Most universities, certainly in the top 50 globally, export a significant share of their student population because a significant share of their student population consists of international students. Those students return home once they obtain their degrees. Princeton’s overall share of international students is around 25%.

2nd, a huge proportion of students in general at universities, including Ivy League unis, are not from wealthy families. This can be contrasted to the the 19th century demographic, which basically consisted of only individuals from wealthy families.

Today, most students are there to get a degree from a prestigious institution so they can get a good job with upward mobility potential. Again, contrast with the 19th century, for which this policy was designed.

Having done an LLB at a top 40 law school globally, I can tell you that the pressure on international students is immense due to visa implications, parental pressures, and poor options compared to native students if they fail. International students cheat, as do native students, and it is rational from a purely economic standpoint for them to do so. In my experience, international students are more likely to cheat than natives, but once cheating is occurring it is rational for all students to cheat due to the resultant grade inflation.

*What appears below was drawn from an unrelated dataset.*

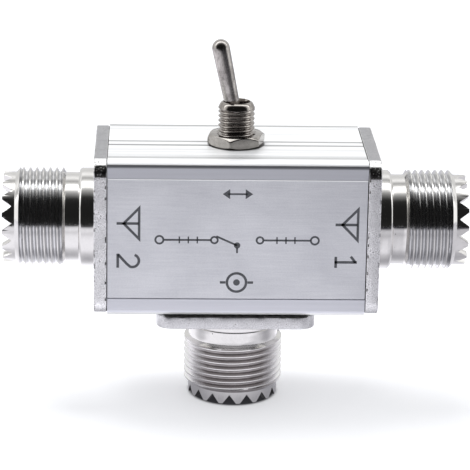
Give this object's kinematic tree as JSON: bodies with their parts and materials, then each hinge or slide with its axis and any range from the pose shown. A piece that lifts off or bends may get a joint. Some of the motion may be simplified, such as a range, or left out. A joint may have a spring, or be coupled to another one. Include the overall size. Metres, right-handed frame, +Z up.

My argument is mostly that because of how demographics at university have changed over the past 150 years, a university education is a means to an end, and it's really just getting a piece of paper (ideally from a prestigious institution) for most students. International students in particular drive the cheating and make it highly rational for all students to cheat, but even if universities did not enroll overseas students, cheating would still be pervasive simply because the demographics and purposes of university have changed since 1850. I hope you can understand the argument.